Program logic expressed in both the C and Ada programming languages that illustrate the UTF-16 encoding scheme may be downloaded (C_version, Ada_version).

3.1.3 UTF-32 and UCS-4 Encoding Methods

The equivalent UTF-32 and UCS-4 encoding methods employ a simple and very direct method to represent code points. All code points, regardless of value, are mapped directly into 32-bit code units.

3.2 Endianness Attribute and the Unicode Byte Order Mark (BOM)

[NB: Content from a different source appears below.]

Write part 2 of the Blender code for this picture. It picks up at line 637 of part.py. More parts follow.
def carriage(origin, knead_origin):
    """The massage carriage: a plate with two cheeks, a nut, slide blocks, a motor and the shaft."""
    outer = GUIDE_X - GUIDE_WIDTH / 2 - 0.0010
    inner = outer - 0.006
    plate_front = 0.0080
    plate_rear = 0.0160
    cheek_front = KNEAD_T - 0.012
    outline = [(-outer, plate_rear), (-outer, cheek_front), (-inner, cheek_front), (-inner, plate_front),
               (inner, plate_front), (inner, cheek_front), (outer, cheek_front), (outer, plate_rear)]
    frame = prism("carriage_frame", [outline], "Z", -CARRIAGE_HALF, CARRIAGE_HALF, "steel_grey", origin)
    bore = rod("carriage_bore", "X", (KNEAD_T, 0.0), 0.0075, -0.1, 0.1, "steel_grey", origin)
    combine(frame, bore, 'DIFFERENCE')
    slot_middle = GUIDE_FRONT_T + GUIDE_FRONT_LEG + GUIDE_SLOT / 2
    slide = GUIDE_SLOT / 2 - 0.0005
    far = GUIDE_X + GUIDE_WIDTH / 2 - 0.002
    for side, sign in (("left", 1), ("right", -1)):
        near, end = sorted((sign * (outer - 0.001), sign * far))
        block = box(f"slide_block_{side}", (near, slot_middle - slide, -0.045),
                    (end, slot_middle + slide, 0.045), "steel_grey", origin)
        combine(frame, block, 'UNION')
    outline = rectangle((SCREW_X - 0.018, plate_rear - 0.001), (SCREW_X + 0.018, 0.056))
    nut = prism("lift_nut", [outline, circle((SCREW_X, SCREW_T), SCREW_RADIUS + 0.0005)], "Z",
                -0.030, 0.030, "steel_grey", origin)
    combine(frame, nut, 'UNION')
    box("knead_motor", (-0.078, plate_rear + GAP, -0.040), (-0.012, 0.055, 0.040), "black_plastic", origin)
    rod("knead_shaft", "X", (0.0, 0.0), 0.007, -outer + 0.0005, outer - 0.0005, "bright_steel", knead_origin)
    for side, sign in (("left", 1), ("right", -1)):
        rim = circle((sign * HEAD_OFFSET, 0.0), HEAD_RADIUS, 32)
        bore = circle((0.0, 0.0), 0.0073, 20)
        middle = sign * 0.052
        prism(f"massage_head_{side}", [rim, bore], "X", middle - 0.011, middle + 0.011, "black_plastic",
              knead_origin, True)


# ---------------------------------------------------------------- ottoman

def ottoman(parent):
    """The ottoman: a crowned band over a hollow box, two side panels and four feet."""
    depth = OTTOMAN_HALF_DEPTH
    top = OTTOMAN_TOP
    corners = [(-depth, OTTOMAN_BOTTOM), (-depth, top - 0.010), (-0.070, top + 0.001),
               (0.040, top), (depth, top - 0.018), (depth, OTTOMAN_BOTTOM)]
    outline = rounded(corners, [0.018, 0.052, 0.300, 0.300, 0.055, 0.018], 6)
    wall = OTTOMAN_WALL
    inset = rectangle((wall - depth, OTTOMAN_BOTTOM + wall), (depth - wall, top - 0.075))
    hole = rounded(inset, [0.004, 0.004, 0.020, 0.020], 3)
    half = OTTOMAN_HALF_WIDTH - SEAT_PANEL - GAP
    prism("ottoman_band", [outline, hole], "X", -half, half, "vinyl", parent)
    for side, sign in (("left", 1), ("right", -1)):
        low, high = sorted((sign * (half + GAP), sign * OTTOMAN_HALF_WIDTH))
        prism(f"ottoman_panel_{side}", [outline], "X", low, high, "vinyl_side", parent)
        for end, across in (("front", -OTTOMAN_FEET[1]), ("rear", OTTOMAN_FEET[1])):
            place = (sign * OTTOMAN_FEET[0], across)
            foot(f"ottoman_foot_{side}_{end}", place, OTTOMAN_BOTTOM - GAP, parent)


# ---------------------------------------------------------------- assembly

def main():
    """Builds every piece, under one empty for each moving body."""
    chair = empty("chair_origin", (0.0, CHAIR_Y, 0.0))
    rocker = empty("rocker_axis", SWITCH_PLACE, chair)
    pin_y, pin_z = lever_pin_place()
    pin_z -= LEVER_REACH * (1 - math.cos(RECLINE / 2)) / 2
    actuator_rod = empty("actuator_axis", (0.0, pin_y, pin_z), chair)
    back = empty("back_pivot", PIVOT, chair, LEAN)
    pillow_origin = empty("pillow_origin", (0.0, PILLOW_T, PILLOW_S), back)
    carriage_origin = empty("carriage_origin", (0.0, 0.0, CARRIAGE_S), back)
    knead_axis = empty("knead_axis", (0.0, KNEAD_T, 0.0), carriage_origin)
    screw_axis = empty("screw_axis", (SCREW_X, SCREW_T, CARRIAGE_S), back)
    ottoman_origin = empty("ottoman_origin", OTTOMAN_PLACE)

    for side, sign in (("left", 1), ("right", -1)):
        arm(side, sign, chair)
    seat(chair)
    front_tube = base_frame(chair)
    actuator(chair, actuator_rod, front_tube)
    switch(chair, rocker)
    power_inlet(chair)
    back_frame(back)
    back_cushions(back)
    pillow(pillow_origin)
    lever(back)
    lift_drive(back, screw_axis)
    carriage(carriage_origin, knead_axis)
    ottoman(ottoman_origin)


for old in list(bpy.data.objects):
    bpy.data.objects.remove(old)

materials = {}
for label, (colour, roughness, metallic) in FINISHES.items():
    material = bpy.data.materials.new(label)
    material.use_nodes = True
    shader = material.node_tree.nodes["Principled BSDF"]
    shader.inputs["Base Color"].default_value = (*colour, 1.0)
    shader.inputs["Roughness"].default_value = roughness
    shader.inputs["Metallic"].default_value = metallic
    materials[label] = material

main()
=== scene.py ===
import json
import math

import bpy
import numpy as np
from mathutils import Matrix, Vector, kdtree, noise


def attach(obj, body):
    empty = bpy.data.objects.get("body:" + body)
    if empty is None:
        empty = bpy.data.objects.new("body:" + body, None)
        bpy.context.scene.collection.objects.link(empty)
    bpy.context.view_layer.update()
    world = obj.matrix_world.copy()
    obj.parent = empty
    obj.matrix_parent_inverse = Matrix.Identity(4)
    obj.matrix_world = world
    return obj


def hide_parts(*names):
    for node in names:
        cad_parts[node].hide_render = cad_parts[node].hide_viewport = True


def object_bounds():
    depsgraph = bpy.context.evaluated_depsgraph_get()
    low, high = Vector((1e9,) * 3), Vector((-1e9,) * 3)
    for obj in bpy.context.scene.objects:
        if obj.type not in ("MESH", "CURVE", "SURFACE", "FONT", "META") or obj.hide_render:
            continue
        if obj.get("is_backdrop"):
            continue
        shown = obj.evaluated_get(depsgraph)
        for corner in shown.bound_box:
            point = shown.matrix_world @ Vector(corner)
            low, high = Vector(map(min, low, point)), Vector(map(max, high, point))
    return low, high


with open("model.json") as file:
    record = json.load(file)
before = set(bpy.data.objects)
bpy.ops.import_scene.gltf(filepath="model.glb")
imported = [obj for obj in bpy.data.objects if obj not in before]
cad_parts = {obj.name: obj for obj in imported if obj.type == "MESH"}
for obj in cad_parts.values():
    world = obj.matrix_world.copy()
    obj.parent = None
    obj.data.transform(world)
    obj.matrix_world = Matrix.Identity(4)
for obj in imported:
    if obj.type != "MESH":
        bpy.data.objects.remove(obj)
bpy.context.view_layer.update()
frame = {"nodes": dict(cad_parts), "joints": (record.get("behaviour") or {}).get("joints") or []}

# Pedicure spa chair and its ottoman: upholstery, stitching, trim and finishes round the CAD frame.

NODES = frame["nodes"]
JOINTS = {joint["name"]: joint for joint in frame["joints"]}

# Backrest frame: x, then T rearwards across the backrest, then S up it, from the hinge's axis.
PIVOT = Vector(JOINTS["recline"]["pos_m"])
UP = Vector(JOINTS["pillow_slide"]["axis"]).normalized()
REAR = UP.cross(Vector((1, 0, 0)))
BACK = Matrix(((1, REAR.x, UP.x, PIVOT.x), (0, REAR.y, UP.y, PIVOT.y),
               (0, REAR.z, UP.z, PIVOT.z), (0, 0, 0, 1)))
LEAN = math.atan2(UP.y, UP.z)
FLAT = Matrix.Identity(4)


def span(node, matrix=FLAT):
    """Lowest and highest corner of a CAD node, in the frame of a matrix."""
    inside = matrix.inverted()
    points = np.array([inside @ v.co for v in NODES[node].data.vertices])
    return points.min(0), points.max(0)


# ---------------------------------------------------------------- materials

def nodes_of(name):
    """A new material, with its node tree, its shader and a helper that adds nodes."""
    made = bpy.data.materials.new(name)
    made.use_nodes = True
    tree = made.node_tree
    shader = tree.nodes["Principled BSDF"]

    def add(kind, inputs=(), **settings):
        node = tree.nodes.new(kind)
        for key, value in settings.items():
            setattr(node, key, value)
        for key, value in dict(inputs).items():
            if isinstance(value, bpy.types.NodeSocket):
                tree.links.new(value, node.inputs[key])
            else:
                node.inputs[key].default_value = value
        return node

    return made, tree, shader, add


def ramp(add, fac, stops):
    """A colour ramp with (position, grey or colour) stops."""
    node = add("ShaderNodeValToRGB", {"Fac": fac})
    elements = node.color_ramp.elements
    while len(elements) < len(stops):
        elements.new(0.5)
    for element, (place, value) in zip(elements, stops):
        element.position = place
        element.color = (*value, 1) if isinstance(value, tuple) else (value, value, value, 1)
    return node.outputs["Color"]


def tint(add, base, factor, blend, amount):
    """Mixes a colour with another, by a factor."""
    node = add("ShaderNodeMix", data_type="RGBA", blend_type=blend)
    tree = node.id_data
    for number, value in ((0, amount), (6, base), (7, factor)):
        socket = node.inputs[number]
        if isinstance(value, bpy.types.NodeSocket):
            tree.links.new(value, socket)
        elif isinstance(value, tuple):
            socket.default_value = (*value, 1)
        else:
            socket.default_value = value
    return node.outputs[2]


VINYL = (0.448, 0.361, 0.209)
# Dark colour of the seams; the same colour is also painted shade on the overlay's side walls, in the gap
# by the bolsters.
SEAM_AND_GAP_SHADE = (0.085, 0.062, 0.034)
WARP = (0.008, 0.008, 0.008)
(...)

Endianness refers to the order in which bytes within code units are ordered in memory. UTF-16 encodings in which the high-order byte of high and low surrogates precedes the low order bytes is said to be in Big Endian (abbreviated BE) order. The Big Endian ordering of the UTF-16 encoding of the musical eighth note symbol shown in Figure 3 would be,

D834 DD60.

UTF-16 encodings in which the low-order bytes precedes the high-order bytes is said to be in Little Endian (abbreviated LE) order. The equivalent Little Endian ordering of the UTF-16 encoding of the musical eighth note symbol would be,

34D8 60DD.

The endianness of UTF-16 encodings is indicated by appending the suffix "BE" or "LE" to the method name. The Unicode mapping method yielding UTF-16 encodings that have the low-order byte of each code unit appearing before the high-order byte are designated UTF-16LE. The mapping method in which the "natural" (high-order byte first) order is preserved is designated either UTF-16BE or simply UTF-16.

Two Byte Order Marks (BOMs), U+FFFE and U+FEFF, are defined to indicate the byte order of UTF-16 encodings within text streams. The BOM, U+FFFE, indicates the character encodings adhere to the UTF-16BE encoding scheme, while U+FEFF signals byte ordering according to the UTF-16LE scheme.